Petugas memeriksa instalasi saluran minyak mentah di kapal pengangkut minyak MT Sanggau yang bersandar di Pelabuhan Tanjung Priok, Jakarta Utara, Kamis (3/3). Kapal tanker berkonsep ECO SHIP milik Pertamina seharga 31 juta dolar Amerika tersebut mampu mengangkut 315 ribu barel minyak mentah dan mulai beroperasi pada bulan ini. ANTARA FOTO/Sigid Kurniawan/aww/16.

Jakarta, Aktual.com – Pemerintah dinilai harus bertindak adil dengan memberi ruang bagi swasta untuk berpartisipasi dalam perniagaan gas di Tanah Air, meskipun Holding BUMN Migas sudah terbentuk.

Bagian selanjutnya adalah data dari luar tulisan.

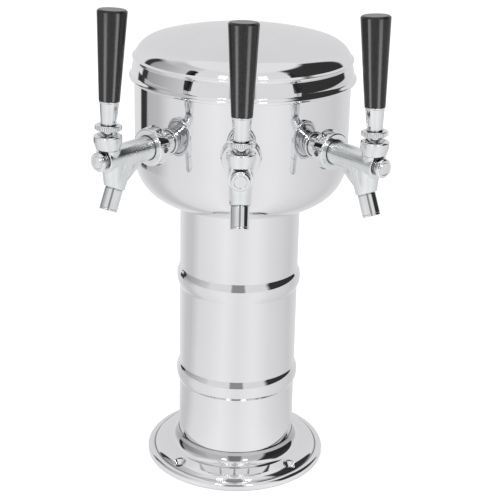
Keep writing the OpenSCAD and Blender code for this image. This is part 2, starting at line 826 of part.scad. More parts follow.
// A knurled lock ring between the lever and the handle
module lever_collar(side) {
    outline = [
        [post_r + fit, collar_low], [collar_d / 2 - collar_edge, collar_low],
        [collar_d / 2, collar_low + collar_edge], [collar_d / 2, collar_top - collar_edge],
        [collar_d / 2 - collar_edge, collar_top], [post_r + fit, collar_top]
    ];
    color("silver") at_lever(side) turned(outline);
}

// A flared metal sleeve with a stud for the grip
module handle_ferrule(side) {
    outline = [
        [post_r + fit, collar_top], [ferrule_foot_r, collar_top],
        [grip_foot_r - ferrule_roll, ferrule_top - 2 * ferrule_roll],
        [grip_foot_r, ferrule_top - ferrule_roll], [grip_foot_r, ferrule_top],
        [stud_r, ferrule_top], [stud_r, ferrule_top + stud_l], [0, ferrule_top + stud_l],
        [0, post_end + play], [post_r + fit, post_end + play]
    ];
    color("gainsboro") at_lever(side) turned(outline);
}

// A tapered black grip, widest at its head
module handle_grip(side) {
    outline = [
        [stud_r + fit, ferrule_top], [grip_foot_r - grip_foot_bevel, ferrule_top],
        [grip_foot_r, ferrule_top + grip_foot_bevel], [grip_head_r, grip_top - grip_bevel],
        [grip_head_r - grip_bevel, grip_top], [0, grip_top],
        [0, ferrule_top + stud_l + play], [stud_r + fit, ferrule_top + stud_l + play]
    ];
    color("black") at_lever(side) turned(outline);
}

// A round run inwards, round one bend and down, lengthened by extra at both ends
module line_run(r, extra) {
    bend_z = shank_z - line_bend_r;
    rod_x(bend_x, line_x + extra, r);
    translate([bend_x, 0, bend_z]) rotate([90, 0, 0]) rotate([0, 0, 90])
        rotate_extrude(angle = 90) translate([line_bend_r, 0]) circle(r = r);
    translate([drop_x, 0, line_end_z - extra]) cylinder(h = bend_z - line_end_z + extra, r = r);
}

// A hose from the tailpiece's barb down inside the column to its coupler's barb
module beer_line(side) {
    color("lightsteelblue") at_faucet(side) difference() {
        line_run(line_r, 0);
        line_run(line_bore_d / 2, over);
        rod_x(line_x - barb_l - play, line_x + over, barb_d / 2 + fit);
        translate([drop_x, 0, line_end_z - over]) cylinder(h = barb_l + play + over, r = barb_d / 2 + fit);
    }
}

base_flange();
base_gasket();
column_tube();
column_insulation();
column_collar();
clamp_screws();
drum_bowl();
lid();
wall_flanges();
saddle_washers();
shank_lock_nuts();
coupling_washers();
ball_washers();
tailpieces();
tail_washers();
tailpiece_nuts();
hose_clamps();
line_couplers();
shank(-1);  // shank_left
shank(0);  // shank_centre
shank(1);  // shank_right
coupling_nut(-1);  // coupling_nut_left
coupling_nut(0);  // coupling_nut_centre
coupling_nut(1);  // coupling_nut_right
faucet_body(-1);  // faucet_body_left
faucet_body(0);  // faucet_body_centre
faucet_body(1);  // faucet_body_right
spout(-1);  // spout_left
spout(0);  // spout_centre
spout(1);  // spout_right
bonnet(-1);  // bonnet_left
bonnet(0);  // bonnet_centre
bonnet(1);  // bonnet_right
front_cap(-1);  // front_cap_left
front_cap(0);  // front_cap_centre
front_cap(1);  // front_cap_right
shaft(-1);  // shaft_left
shaft(0);  // shaft_centre
shaft(1);  // shaft_right
seat_washer(-1);  // seat_washer_left
seat_washer(0);  // seat_washer_centre
seat_washer(1);  // seat_washer_right
shaft_nut(-1);  // shaft_nut_left
shaft_nut(0);  // shaft_nut_centre
shaft_nut(1);  // shaft_nut_right
lever(-1);  // lever_left
lever(0);  // lever_centre
lever(1);  // lever_right
lever_collar(-1);  // lever_collar_left
lever_collar(0);  // lever_collar_centre
lever_collar(1);  // lever_collar_right
handle_ferrule(-1);  // handle_ferrule_left
handle_ferrule(0);  // handle_ferrule_centre
handle_ferrule(1);  // handle_ferrule_right
handle_grip(-1);  // handle_grip_left
handle_grip(0);  // handle_grip_centre
handle_grip(1);  // handle_grip_right
beer_line(-1);  // beer_line_left
beer_line(0);  // beer_line_centre
beer_line(1);  // beer_line_right
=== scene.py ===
"""A three-faucet draft beer tower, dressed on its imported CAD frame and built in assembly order."""

import math

import bmesh
import bpy
from mathutils import Matrix, Vector


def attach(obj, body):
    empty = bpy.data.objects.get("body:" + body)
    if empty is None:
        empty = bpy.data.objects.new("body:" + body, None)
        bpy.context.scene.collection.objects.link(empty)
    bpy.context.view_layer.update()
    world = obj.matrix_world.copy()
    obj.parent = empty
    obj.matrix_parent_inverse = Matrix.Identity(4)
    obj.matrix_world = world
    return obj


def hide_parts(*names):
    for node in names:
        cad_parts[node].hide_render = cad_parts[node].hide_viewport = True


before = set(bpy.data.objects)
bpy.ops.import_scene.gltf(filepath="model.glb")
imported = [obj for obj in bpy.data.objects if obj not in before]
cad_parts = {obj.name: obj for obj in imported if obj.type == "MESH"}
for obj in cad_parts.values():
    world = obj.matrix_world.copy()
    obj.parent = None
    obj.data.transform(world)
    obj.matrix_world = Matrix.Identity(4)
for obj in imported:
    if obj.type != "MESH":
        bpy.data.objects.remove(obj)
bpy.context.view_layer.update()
scene = bpy.context.scene


# The studio: a pale floor under a white backdrop, two soft boxes in front and one overhead.
# Polished metal also mirrors a black flag on the right, a grey wall on the left and the gap
# between the soft boxes where the camera stands, so the room is drawn for reflected rays alone.
camera_place = Vector((0.0, -1.0520, 0.6016))
camera_yaw, camera_pitch, camera_roll = (math.radians(a) for a in (0.51, 21.27, 1.42))
ahead = Vector((math.sin(camera_yaw) * math.cos(camera_pitch),
                math.cos(camera_yaw) * math.cos(camera_pitch), -math.sin(camera_pitch)))
right = Vector((math.cos(camera_yaw), -math.sin(camera_yaw), 0.0))
up = right.cross(ahead)
rolled_right = right * math.cos(camera_roll) + up * math.sin(camera_roll)
rolled_up = up * math.cos(camera_roll) - right * math.sin(camera_roll)
turn = Matrix((rolled_right, rolled_up, -ahead)).transposed().to_4x4()
camera = bpy.data.objects.new("camera", bpy.data.cameras.new("camera"))
camera.data.sensor_width = 36.0
camera.data.lens = 94.34
camera.matrix_world = Matrix.Translation(camera_place) @ turn
scene.collection.objects.link(camera)
scene.camera = camera
scene.view_settings.view_transform = "Standard"


def soft_box(name, place, aim, width, height, strength, mirrored):
    """A rectangular lamp that faces its aim and shows in the metal only if it is mirrored."""
    light = bpy.data.lights.new(name, "AREA")
    light.shape = "RECTANGLE"
    light.size, light.size_y, light.energy = width, height, strength
    lamp = bpy.data.objects.new(name, light)
    lamp.location = place
    lamp.rotation_euler = (Vector(aim) - Vector(place)).to_track_quat("-Z", "Y").to_euler()
    lamp.visible_glossy = mirrored
    scene.collection.objects.link(lamp)
    return lamp


soft_box("soft_box_left", (-0.80, -1.55, 1.75), (0, 0, 0.25), 0.42, 0.60, 9, False)
soft_box("soft_box_right", (0.80, -1.55, 1.75), (0, 0, 0.25), 0.42, 0.60, 9, False)
soft_box("soft_box_top", (0.0, 0.35, 2.2), (0, 0, 0.3), 1.6, 1.6, 12, False)
soft_box("tube_left", (-0.52, -1.35, 1.15), (0, 0, 0.20), 0.20, 0.26, 1.6, True)
soft_box("tube_right", (0.52, -1.35, 1.15), (0, 0, 0.20), 0.20, 0.26, 1.6, True)


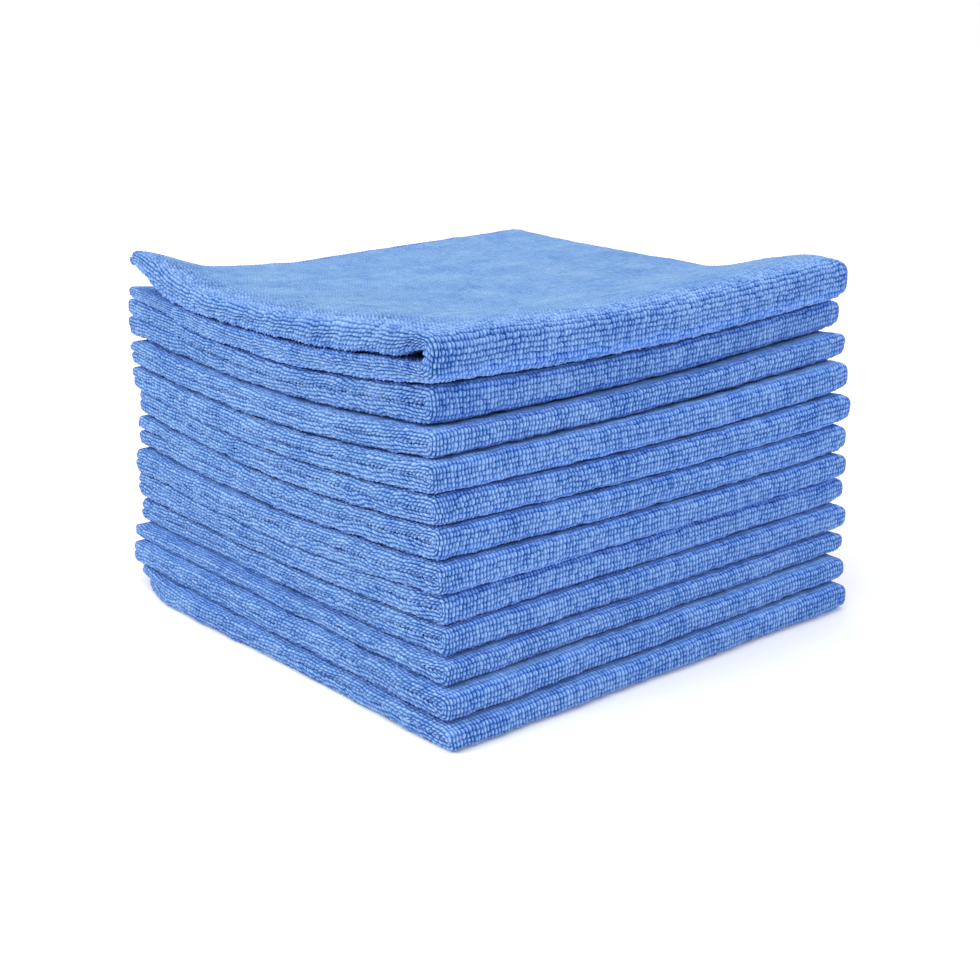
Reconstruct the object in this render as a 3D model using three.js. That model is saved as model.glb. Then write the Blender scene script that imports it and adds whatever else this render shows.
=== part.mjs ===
// A pile of folded terry polishing cloths. Each cloth is a square folded twice, so it has one thick
// roll on its +X side (second fold), two thinner rolls on its -Y side (first fold), and four open
// layers with an overlocked edge on its -X and +Y sides.
// Millimetres, +Z up, the pile stands on z = 0 and is centred on the origin.
import * as THREE from 'three';

// ---- driving dimensions -------------------------------------------------------------------
const SIDE = 200;            // side of a folded cloth; the open cloth is twice this
const HALF = SIDE / 2;
const LAYERS = 4;            // cloth layers after two folds
const GAP = 0.4;             // clearance between neighbouring cloths
const HEM = 1.8;             // room left outside the open edges for the overlock thread
const CORNER = 6;            // rounding of the folded corners, seen from above
const ROLL = 5.5;            // how far the thick fold rounds back above and below
const SMALL_ROLL = 2.6;      // the same for the pair of first folds
const LAYER_NOTCH = 0.9;     // and for the ends of the single layers
const THREAD = 0.7;          // half width of the overlock bead, measured out of the cloth edge
const THREAD_GAP = 0.35;     // clearance between bead and cloth
const MOUTH = 34;            // depth of the opening between the two halves of the top cloth
const MOUTH_LIFT = 9;        // how far its upper half lifts at the open folded corner
const HEM_START = 1.5;       // where the bead's run on the +Y side starts, beside the hem corner
const ROLL_MARGIN = 3;       // how far from the thick roll that run ends
const THIN_MARGIN = 6;       // how far from the thin rolls the run on the -X side ends
const WIDE_TURN = 4.5;       // how far the bead swings round the outside of the thick fold
const TIGHT_TURN = 1.6;      // and round its inside
const THIN_TURN = 2;         // and round the thin folds

// Boundary surfaces between the cloths, from the floor up: height at the front corner (+X, -Y),
// right corner (+X, +Y), left corner (-X, -Y) and back corner (-X, +Y), then how far the surface
// sags half way along Y and half way along X.
const BOUNDARIES = [
  { front: 0.0, right: 0.0, left: 0.0, back: 0.0, sagY: 0.0, sagX: 0.0 },
  { front: 8.5, right: 11.0, left: 9.0, back: 10.5, sagY: 0.0, sagX: 0.0 },
  { front: 18.5, right: 20.3, left: 18.0, back: 19.5, sagY: 0.0, sagX: 0.5 },
  { front: 26.6, right: 28.2, left: 22.8, back: 26.0, sagY: 0.0, sagX: 1.5 },
  { front: 37.2, right: 39.0, left: 32.0, back: 35.0, sagY: 0.3, sagX: 2.5 },
  { front: 48.0, right: 49.6, left: 43.0, back: 45.5, sagY: 0.6, sagX: 4.0 },
  { front: 59.6, right: 60.2, left: 53.0, back: 55.5, sagY: 1.4, sagX: 4.0 },
  { front: 71.6, right: 72.0, left: 66.0, back: 67.0, sagY: 1.9, sagX: 5.2 },
  { front: 82.5, right: 84.2, left: 76.5, back: 77.5, sagY: 2.2, sagX: 5.6 },
  { front: 94.0, right: 97.0, left: 85.5, back: 88.0, sagY: 2.2, sagX: 5.6 },
  { front: 103.6, right: 107.6, left: 95.5, back: 98.0, sagY: 2.6, sagX: 4.8 },
  { front: 118.6, right: 120.0, left: 109.5, back: 107.5, sagY: 3.6, sagX: 7.2 },
];
// Upper face of the top cloth: the height of its flat middle, the rise at the thick roll, the share
// of that rise left half way along the roll and at the far end of the thin rolls, the share of the
// fall from the roll that is a long gentle slope, and the extra rise of the curled corner. Then the
// distances between which each change runs: the steep and the gentle fall from the thick roll, the
// loss along the thin rolls and the fall from them, and the curl along X and along Y.
const TOP = {
  middle: 118.8, rise: 15.2, rollShare: 0.8, sideShare: 0.37, slope: 0.13, curl: 9,
  steep: [17, 82], gentle: [70, 170], loss: [0, 130], sideFall: [5, 90], curlX: [155, 200], curlY: [0, 42],
};

// How each cloth lies in the pile, from the bottom up: offset along X and Y, and turn in degrees.
const LIE = [
  { x: 13.1, y: -8.5, turn: 1.0 },
  { x: 9.6, y: -7.0, turn: 1.0 },
  { x: 4.5, y: -3.2, turn: 0.8 },
  { x: 1.8, y: 1.0, turn: 0.1 },
  { x: -0.4, y: 1.2, turn: 0.3 },
  { x: 1.5, y: -0.5, turn: 0.0 },
  { x: -0.2, y: 1.6, turn: -0.6 },
  { x: -0.5, y: 2.3, turn: -1.2 },
  { x: -1.7, y: 1.0, turn: -0.7 },
  { x: -6.6, y: 2.9, turn: -0.4 },
  { x: -13.0, y: 6.0, turn: 0.0 },
  { x: -8.0, y: 3.2, turn: -0.4 },
];
const COUNT = LIE.length;

// ---- materials ----------------------------------------------------------------------------
const matt = (name, color, roughness) => {
  return new THREE.MeshStandardMaterial({ name, color, roughness, metalness: 0 });
};
const TERRY = matt('blue_terry', 0x5b8fdc, 0.95);
const OVERLOCK = matt('overlock_thread', 0x4a6fd0, 0.8);

// ---- the shape of the pile ------------------------------------------------------------------
const mix = (a, b, k) => a + (b - a) * k;
const ease = (a, b, v) => {
  const k = THREE.MathUtils.clamp((v - a) / (b - a), 0, 1);
  return k * k * (3 - 2 * k);
};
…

“Holding BUMN Migas bisa jadi salah satu tujuannya adalah memperbesar nilai aset dan meningkatkan kemampuan mendapatkan pinjaman. Namun yang juga terpenting adalah adanya ruang bagi swasta untuk berpartisipasi dalam perniagaan gas,” kata Ketua Umum Asosiasi Perusahaan Distributor Gas Alam Indonesia (Indonesian Natural Gas Trader Association/INGTA), Sabrun Jamil, ketika dihubungi di Jakarta, Selasa (19/12).

Menurut Sabrun, pembentukan Holding Migas sudah di depan mata di mana Kementerian BUMN tengah mengebut rampungnya Rancangan Undang-Undang (RUU) Holding Migas dengan skema PT Pertamina (Persero) mencaplok PT Perusahaan Gas Negara (Persero) Tbk (PGN).

Dengan holding ini, nantinya Pertamina akan menguasai 80 persen infrastruktur pipa dan pasar gas di Indonesia, sehingga sangat memungkinkan bagi perusahaan itu untuk monopoli pasar dan memasok gas bagi pembangkit dan industri.

Namun ia menengarai bahwa masuknya PGN ke Pertamina justru membuat struktur jadi menggelembung dan sulit diawasi.

“Yang dibutuhkan memperbesar bisnis, bukan memperbesar struktur,” ujarnya.

Sejauh ini Sabrun melihat kebijakan Holding Migas hanya pada persoalan kepentingan penguasaan infrastruktur dan pasar, belum ada tujuan yang jelas bersifat strategis dari pemerintah untuk mencapai kedaulatan energi.

“Belum ada obrolan dari pemerintah mengenai hal strategis untuk mencapai kedaulatan energi. Holding ini tak ada gunanya jika tidak ada hal yang strategis terutama agar harga menjadi lebih murah,” katanya menambahkan.

Lebih lanjut dengan penguasaan infrastruktur, maka akan lebih membantu Pertamina untuk mendistribusikan gasnya yang didapat dari Exxon.

Jika hal ini tidak dilakukan, diperkirakan Pertamina sulit mendapatkan pasar dan menjual gas yang di impor dari Exxon. Pasalnya, selain gas domestik berlebih, harga gas dari Amerika Serikat juga tidak kompetitif.

“Dulu Pertamina tanda tangan kontrak jangka panjang, bagaimana perhitungan neraca saat itu? Padahal gas kita berlimpah dan beberapa lapangan mulai produksi, mungkin 5 tahun ke depan kita tidak perlu impor, gas yang ada aja nggak terserap,” pungkas dia.

Sudah menjadi rahasia umum bahwa selama ini Pertamina menginginkan “open access” pipa yang dimiliki PGN untuk kelancaran bisnis anak usahanya yaitu Pertamina Gas (Pertagas), namun dengan holding ini secara otomatis Pertamina bisa menggunakan seluruh pipa yang dibangun oleh PGN.